The United States has also anchored the Just Energy Transition Partnerships with South Africa, Indonesia, and Vietnam, a G7+ effort to help each of these countries accelerate their energy transition with the support of multibillion-dollar assistance programs.
Additional programs like the Partnership for Global Infrastructure and Investment, an initiative to leverage over $600 billion in sustainable infrastructure financing, including for energy security and transition, are also means by which the United States and our partners have been working to help countries around the world grow at a faster pace.
The United States recognizes that nations don’t just want to decarbonize. They want to prosper.
This is a global effort. In Dubai at the 2023 United Nations Climate Conference, COP28, nearly 200 governments called on the world to transition away from fossil fuels in a just, orderly, and equitable manner. Corporations and nations pledged to significantly reduce methane emissions.

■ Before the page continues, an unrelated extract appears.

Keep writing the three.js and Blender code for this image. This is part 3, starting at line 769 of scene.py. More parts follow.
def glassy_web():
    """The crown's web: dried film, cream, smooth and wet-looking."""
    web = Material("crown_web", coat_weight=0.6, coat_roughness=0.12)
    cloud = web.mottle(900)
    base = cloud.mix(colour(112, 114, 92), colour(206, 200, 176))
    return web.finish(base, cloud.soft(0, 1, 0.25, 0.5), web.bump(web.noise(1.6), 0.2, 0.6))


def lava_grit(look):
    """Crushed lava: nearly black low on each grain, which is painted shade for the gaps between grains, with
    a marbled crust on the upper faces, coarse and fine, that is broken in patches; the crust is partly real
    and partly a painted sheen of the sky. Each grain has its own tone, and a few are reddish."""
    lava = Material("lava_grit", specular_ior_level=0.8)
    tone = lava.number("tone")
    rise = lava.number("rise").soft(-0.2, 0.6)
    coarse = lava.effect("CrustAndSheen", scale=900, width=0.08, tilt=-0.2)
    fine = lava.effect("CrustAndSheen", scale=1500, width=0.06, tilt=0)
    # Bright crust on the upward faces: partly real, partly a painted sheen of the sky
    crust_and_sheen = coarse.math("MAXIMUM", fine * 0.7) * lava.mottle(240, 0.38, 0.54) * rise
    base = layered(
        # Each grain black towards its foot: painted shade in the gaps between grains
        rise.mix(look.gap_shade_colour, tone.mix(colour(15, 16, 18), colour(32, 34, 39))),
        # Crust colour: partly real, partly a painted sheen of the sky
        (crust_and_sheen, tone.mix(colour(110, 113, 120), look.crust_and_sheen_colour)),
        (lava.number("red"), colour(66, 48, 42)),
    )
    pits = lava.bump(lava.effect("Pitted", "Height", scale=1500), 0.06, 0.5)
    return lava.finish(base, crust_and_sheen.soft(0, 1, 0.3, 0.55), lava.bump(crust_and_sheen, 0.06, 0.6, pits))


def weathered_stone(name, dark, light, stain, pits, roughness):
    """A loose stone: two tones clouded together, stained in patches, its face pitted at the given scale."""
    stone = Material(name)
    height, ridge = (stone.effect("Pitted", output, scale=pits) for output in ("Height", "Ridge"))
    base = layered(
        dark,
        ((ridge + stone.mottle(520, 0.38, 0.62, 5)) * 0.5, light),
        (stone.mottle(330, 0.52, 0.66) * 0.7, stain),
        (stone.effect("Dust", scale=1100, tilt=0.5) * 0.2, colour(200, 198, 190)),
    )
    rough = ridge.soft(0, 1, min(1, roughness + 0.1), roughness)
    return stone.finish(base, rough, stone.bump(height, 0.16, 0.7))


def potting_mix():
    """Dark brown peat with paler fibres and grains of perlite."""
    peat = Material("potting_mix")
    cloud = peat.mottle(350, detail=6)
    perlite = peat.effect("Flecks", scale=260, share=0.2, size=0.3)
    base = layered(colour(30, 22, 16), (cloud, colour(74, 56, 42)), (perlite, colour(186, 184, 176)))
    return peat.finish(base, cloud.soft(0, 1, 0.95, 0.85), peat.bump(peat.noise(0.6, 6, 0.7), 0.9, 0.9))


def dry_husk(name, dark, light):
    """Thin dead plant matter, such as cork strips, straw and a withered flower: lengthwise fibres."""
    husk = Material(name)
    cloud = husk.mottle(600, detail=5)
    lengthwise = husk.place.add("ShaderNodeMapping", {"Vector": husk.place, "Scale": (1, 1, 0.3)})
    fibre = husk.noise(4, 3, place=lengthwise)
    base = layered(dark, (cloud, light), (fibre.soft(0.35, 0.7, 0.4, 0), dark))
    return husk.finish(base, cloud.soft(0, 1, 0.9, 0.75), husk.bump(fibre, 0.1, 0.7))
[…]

The United States helped win pledges by more than one hundred countries to triple renewable energy capacity by 2030 and by twenty countries to triple deployment of safe, secure, and reliable nuclear energy from 2020 levels by 2050. The United States joined Canada, Japan, France, and the United Kingdom to mobilize billions of dollars of investment in fuel for our nuclear power plants and move away from dependence on Russian nuclear fuel supplies.

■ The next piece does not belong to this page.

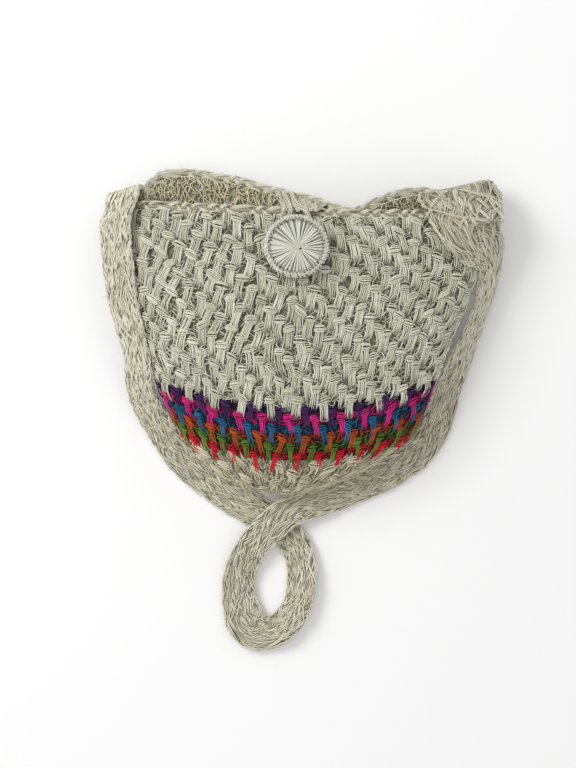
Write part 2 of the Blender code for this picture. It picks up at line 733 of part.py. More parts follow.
def make_strap():
    samples = smooth_path(strap_stations(), STRAP_ROW)
    bm = bmesh.new()
    rings = []
    last = len(samples) - 1
    # across and up shares of the section of a flat band with rolled edges
    outline_shares = (
        (-1.00, 0.0), (-0.93, 0.8), (-0.45, 0.72), (0.0, 1.0), (0.45, 0.72), (0.93, 0.8),
        (1.00, 0.0), (0.93, -0.8), (0.0, -0.8), (-0.93, -0.8),
    )
    for i, row in enumerate(samples):
        centre = Vector(row[:3])
        along = Vector(samples[min(i + 1, last)][:3]) - Vector(samples[max(i - 1, 0)][:3])
        along.normalize()
        across = Vector(row[4:7])
        across = (across - along * across.dot(along)).normalized()
        normal = across.cross(along)
        swell = 1.0 if i % 2 == 0 else 0.8
        half = STRAP_WIDTH * row[3] / 2 * (1.0 if i % 2 == 0 else 0.96)
        thick = STRAP_THICKNESS / 2 * swell
        points = [centre + across * half * a + normal * thick * b for a, b in outline_shares]
        for point in points:
            point.z = max(point.z, 0.0)
        rings.append(ring_of(bm, points))
    for ring, following in zip(rings, rings[1:]):
        band_between(bm, ring, following)
    bm.faces.new(rings[0])
    bm.faces.new(list(reversed(rings[-1])))
    add_part("strap", bm, CREAM)
    return samples


def make_seam(name, row):
    """Yarn that sews one end of the strap down on the edging."""
    centre, across = Vector(row[:3]), Vector(row[4:7]).normalized()
    half = STRAP_WIDTH * row[3] / 2 * 0.9
    drop = Vector((0, -(SEAM_RADIUS + SEAT_GAP), 0))
    bm = bmesh.new()
    count = 12
    centres, sizes = [], []
    for k in range(count + 1):
        centres.append(centre + drop + across * half * (2 * k / count - 1))
        swell = SEAM_RADIUS * (1.0 if k % 2 == 0 else 0.75)
        sizes.append((swell, swell))
    other = across.cross(Vector((0, 1, 0))).normalized()
    tube(bm, centres, [(Vector((0, 1, 0)), other)] * (count + 1), sizes, 5, False)
    return add_part(name, bm, PALE_CREAM)


clear_scene()
make_upper_wall()
for index, (name, colour) in enumerate(BAND):
    make_band_round(index, name, colour)
make_base()
make_edging()
make_button()
make_button_loop()
strap_rows = make_strap()
make_seam("strap_seam_left", strap_rows[0])
make_seam("strap_seam_right", strap_rows[-1])
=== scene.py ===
import math

import bpy
import numpy as np
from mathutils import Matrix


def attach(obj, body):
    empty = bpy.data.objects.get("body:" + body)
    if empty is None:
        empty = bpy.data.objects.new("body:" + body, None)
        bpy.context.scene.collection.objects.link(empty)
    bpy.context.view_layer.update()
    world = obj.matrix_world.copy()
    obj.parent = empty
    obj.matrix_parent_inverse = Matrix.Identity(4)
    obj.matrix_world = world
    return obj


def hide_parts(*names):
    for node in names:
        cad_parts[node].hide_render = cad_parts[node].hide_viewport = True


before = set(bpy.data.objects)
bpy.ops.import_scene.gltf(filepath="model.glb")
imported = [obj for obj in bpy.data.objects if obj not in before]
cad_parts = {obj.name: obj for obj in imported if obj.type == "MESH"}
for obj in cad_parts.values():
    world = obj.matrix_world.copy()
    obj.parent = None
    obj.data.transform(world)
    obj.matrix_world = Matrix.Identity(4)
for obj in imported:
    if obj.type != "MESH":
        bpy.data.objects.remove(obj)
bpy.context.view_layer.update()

# A crocheted shoulder bag, made thread by thread over its fixed frame
mm = 0.001
rng = np.random.default_rng(7)

# The form of the bag, as its frame has it
bag = {
    "motifs": 24,
    "wallRounds": 19,
    "wallRoundHeight": 8.4 * mm,
    "bandRounds": 6,
    "bandRoundHeight": 7.7 * mm,
    "baseDepth": 27.7 * mm,
    "baseRoundHeight": 7.4 * mm,
    "mouthY": 103 * mm,
    "halfWidth": 146 * mm,
    "thickness": 70 * mm,
    "bow": 23.5 * mm,
    "wall": 4.5 * mm,
    "backPlane": 0.8 * mm,
    "backEdgeReach": 110 * mm,
    "backLiftReach": 65 * mm,
    "mouthSlope": 0.036,
    "frontPower": 2.45,
    "backPower": 3.2,
    "frontCrowd": 0.08,
}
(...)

These agreements, commitments, and ambitions will shape our geopolitics for decades to come. No one country can fulfill these goals alone.

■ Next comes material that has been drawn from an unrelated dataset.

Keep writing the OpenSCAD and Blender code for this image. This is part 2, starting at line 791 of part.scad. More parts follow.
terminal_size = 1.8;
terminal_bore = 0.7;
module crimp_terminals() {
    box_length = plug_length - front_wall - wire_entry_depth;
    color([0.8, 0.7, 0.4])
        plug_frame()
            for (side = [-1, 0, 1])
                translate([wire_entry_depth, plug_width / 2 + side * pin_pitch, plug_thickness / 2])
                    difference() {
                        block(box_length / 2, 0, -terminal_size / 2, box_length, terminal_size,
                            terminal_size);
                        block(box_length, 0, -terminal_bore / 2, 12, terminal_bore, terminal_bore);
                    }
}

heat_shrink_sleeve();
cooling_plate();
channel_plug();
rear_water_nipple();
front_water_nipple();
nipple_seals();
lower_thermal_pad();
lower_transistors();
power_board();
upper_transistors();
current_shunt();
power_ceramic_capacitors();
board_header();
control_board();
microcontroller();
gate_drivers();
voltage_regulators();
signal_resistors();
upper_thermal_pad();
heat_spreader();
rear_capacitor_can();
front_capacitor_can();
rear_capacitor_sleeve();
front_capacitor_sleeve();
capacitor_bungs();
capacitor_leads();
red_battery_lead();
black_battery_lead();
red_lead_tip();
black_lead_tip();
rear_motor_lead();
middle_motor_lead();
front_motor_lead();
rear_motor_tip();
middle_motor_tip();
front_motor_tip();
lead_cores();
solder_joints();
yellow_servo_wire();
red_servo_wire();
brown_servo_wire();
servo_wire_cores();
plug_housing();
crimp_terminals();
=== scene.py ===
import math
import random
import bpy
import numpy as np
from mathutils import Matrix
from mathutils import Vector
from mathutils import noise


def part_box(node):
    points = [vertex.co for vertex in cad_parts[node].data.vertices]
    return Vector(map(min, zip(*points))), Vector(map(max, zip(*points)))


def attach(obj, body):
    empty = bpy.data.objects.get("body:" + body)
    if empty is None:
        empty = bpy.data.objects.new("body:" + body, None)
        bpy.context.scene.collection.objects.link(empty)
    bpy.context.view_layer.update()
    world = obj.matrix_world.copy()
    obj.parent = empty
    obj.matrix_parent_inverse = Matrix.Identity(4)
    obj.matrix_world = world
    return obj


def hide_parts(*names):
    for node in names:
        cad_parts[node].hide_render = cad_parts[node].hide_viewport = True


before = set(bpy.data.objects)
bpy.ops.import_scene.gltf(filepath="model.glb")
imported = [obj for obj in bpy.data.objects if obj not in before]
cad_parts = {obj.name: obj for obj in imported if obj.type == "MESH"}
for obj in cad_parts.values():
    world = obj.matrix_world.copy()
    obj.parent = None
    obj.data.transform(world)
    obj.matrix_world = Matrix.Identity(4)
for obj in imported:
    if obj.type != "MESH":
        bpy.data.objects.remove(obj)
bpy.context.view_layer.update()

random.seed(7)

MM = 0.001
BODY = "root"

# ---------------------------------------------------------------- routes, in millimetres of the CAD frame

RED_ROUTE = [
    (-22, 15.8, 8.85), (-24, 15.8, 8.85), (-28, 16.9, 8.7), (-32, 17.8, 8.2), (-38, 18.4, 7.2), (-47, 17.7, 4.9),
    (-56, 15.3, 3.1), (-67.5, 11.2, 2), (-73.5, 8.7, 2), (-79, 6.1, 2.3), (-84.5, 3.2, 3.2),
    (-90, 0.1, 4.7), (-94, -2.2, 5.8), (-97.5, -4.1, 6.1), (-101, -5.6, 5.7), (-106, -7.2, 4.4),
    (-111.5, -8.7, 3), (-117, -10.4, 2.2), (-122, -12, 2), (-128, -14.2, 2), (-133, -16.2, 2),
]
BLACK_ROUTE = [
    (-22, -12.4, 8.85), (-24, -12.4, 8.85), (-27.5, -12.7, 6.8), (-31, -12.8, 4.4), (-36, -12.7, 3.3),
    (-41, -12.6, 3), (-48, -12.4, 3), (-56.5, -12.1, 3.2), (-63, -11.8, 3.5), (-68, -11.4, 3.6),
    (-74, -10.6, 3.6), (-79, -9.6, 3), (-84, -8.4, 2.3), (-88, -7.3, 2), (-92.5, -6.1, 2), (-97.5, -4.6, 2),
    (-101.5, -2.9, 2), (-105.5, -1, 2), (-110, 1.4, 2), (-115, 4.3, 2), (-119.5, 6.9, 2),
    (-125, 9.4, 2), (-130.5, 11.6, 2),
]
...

Secretary of State Antony J. Blinken, in remarks to university students at the Johns Hopkins School of Advanced International Studies last September, said that US domestic and foreign policy are more aligned than ever, and that they must be able to face the “defining tests of this emerging era.”
We face these tests in the United States, in Ukraine, in Dubai. Everywhere. It is a historic moment. To be a diplomat, working with allies and partners, you must be optimistic. When I consider our shared energy future, both its challenges and its promises, I certainly am.
We have an opportunity to transition energy systems globally and an imperative to change them now.